Parce qu’on parle abondamment de la violence conjugale. De son cycle, de ses dommages causés durant la relation, de ce que les enfants vivent, de la lâcheté force d’endurer des femmes qui ont peur de quitter… Mais on parle rarement du après. Comme si une fois qu’on quitte l’agresseur, la vie reprenait son cours normal, comme si rien n’était arrivé et que la marée du changement avait effacé les mots et les coups.
C’est ce que je croyais. J’ai eu la force de le laisser, j’ai refait ma vie avec l’homme le plus extraordinaire du monde. On a eu un troisième enfant et on fait des balades en vélo en famille le dimanche après-midi et on va manger de la crème glacée. Le rêve américain quoi! J’ai traîné mes enfants en thérapie pour qu’ils puissent survivre à leur père. Mon garçon en avait grandement besoin, il était borderline trouble anxieux. Je me suis dit qu’eux avaient besoin d’aide, mais que moi, je ferais face à ça comme une grande et que cette nouvelle vie familiale quasi parfaite effacerait les maux et les peines.
Je me suis réveillée un matin, l’adrénaline de survivre pendant 8 ans était tombée. J’avais mal et je ne pouvais expliquer pourquoi. Je suis allée voir mon médecin et je lui ai expliqué ce qui m’arrivait, mais les vrais mots peinaient à sortir de ma bouche : je n’étais pas heureuse et je ne m’endurais plus. Puis, elle m’a dit : « Ce n’est pas que tu n’es pas heureuse, tu n’es pas satisfaite quand tu regardes ton parcours de vie. Tu dois faire la paix avec ton passé. »
Mon passé, je l’avais mis dans des boîtes de carton bien scellées dans les étagères de mon cerveau. Je refusais d’y toucher, de peur de vraiment me rappeler ce qu’elles contenaient. J’ai alors décidé à ce moment de les ouvrir et de panser les plaies. Pour y parvenir : médication pour la dépression, thérapie hebdomadaire en centre pour femmes violentées, du temps à moi (que je croyais une sincère perte de temps).
Je lui avais pardonné, lui. La personne qui me restait à pardonner, c’était moi-même. Me pardonner d’avoir fermé les yeux, d’avoir fait subir ça à mes enfants (parce que je me voyais responsable au lieu de lui), d’avoir perdu mon moi-même aux mains de cet agresseur.

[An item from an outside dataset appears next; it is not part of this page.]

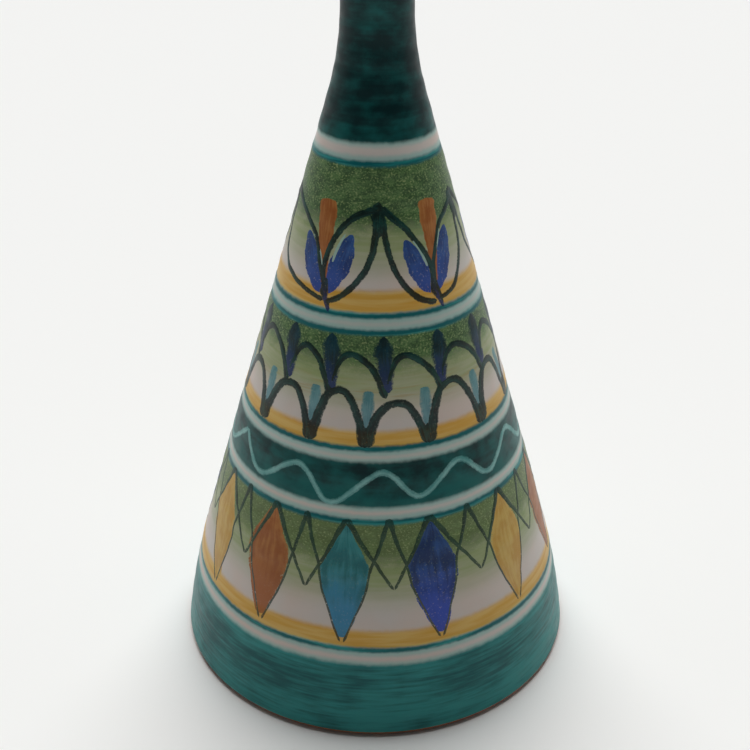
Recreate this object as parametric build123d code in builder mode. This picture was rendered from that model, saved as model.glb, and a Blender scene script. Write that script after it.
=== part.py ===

C’est un chemin qui sera long et tortueux, mais j’en vois déjà les bienfaits. Et surtout, je vois qu’en m’occupant de moi, tout le monde semble en bénéficier. « Une maman qui ne va pas bien, ça donne souvent une famille qui va pas bien. », m’avait mentionné ma médecin, et malgré que je me le cachais, c’était vrai. C’était la pièce manquante du casse-tête. Mon garçon contrôle mieux son anxiété depuis que j’apprends à gérer la mienne.
Par contre, je me rappelle à la fin de la journée que je le fais pour moi. Je me sens égoïste de penser ça, mais en même temps, je sais que c’est ce que je dois faire. Penser à moi, après avoir passé 8 ans à m’épuiser, à essayer de satisfaire un homme violent jamais satisfait, et ensuite 2 petites personnes qui en avaient grandement besoin, c’est difficile.
Et c’est depuis que je me suis donné cette permission que je recommence à voir la vie en couleurs et qu’elle goûte bon à vivre. Et j’en viens même à croire au fond de moi que je le mérite.